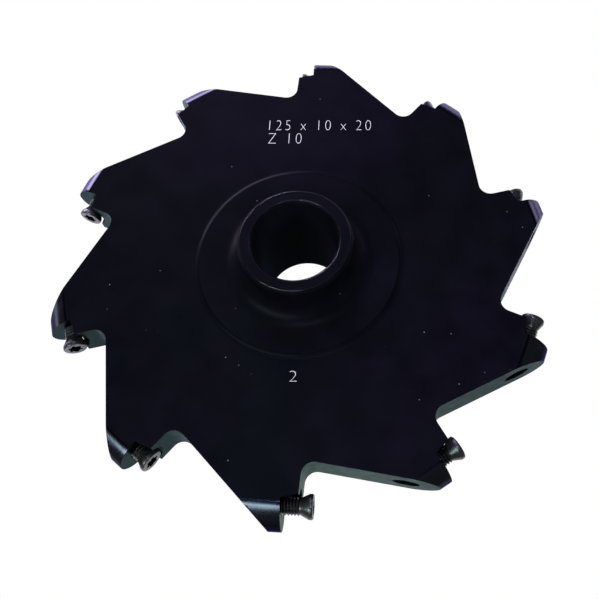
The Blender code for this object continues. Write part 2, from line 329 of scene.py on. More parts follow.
def new_geometry_tree(name, inputs):
    """A tree with a geometry input and output, and the named inputs given as (name, kind) pairs."""
    tree = bpy.data.node_groups.new(name, "GeometryNodeTree")
    tree.is_modifier = True
    tree.interface.new_socket(name="Geometry", in_out="INPUT", socket_type="NodeSocketGeometry")
    for label, kind in inputs:
        tree.interface.new_socket(name=label, in_out="INPUT", socket_type=f"NodeSocket{kind}")
    tree.interface.new_socket(name="Geometry", in_out="OUTPUT", socket_type="NodeSocketGeometry")
    return tree


def place_node(tree, kind, column, row, links=(), **settings):
    """Add a node, set its properties, and link or set its inputs from (input, source) pairs."""
    node = tree.nodes.new(kind)
    node.location = (column * 190, -row * 160)
    for key, value in settings.items():
        setattr(node, key, value)
    for key, source in links:
        socket = node.inputs[key]
        if isinstance(source, bpy.types.NodeSocket):
            tree.links.new(source, socket)
        else:
            socket.default_value = source
    return node


def compute(tree, operation, *values, column=-3, row=0):
    """Result of a Math node on the given numbers and sockets."""
    node = place_node(tree, "ShaderNodeMath", column, row, list(enumerate(values)), operation=operation)
    return node.outputs[0]


def hand_out(tree, shape, material, column):
    """End a tree: make the copies real, coat them and give them out."""
    realized = place_node(tree, "GeometryNodeRealizeInstances", column, 0, [(0, shape)])
    coated = place_node(tree, "GeometryNodeSetMaterial", column + 1, 0,
                        [("Geometry", realized.outputs[0]), ("Material", material)])
    place_node(tree, "NodeGroupOutput", column + 2, 0, [("Geometry", coated.outputs[0])])


def give_tree(made, tree, values):
    """Add the tree to an object as a modifier, its inputs set by their identifiers."""
    modifier = made.modifiers.new(tree.name, "NODES")
    modifier.node_group = tree
    for item in tree.interface.items_tree:
        if item.item_type == "SOCKET" and item.in_out == "INPUT" and item.name in values:
            modifier[item.identifier] = values[item.name]
    made.update_tag()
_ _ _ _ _
CHALLENGE = From the opening line of the data above, please print each line as written up to and including the line that contains "return tree", and nothing more.

REPLY =
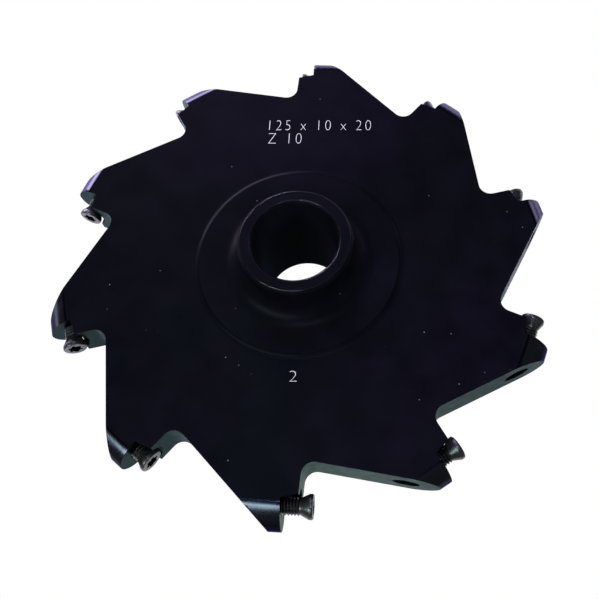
The Blender code for this object continues. Write part 2, from line 329 of scene.py on. More parts follow.
def new_geometry_tree(name, inputs):
    """A tree with a geometry input and output, and the named inputs given as (name, kind) pairs."""
    tree = bpy.data.node_groups.new(name, "GeometryNodeTree")
    tree.is_modifier = True
    tree.interface.new_socket(name="Geometry", in_out="INPUT", socket_type="NodeSocketGeometry")
    for label, kind in inputs:
        tree.interface.new_socket(name=label, in_out="INPUT", socket_type=f"NodeSocket{kind}")
    tree.interface.new_socket(name="Geometry", in_out="OUTPUT", socket_type="NodeSocketGeometry")
    return tree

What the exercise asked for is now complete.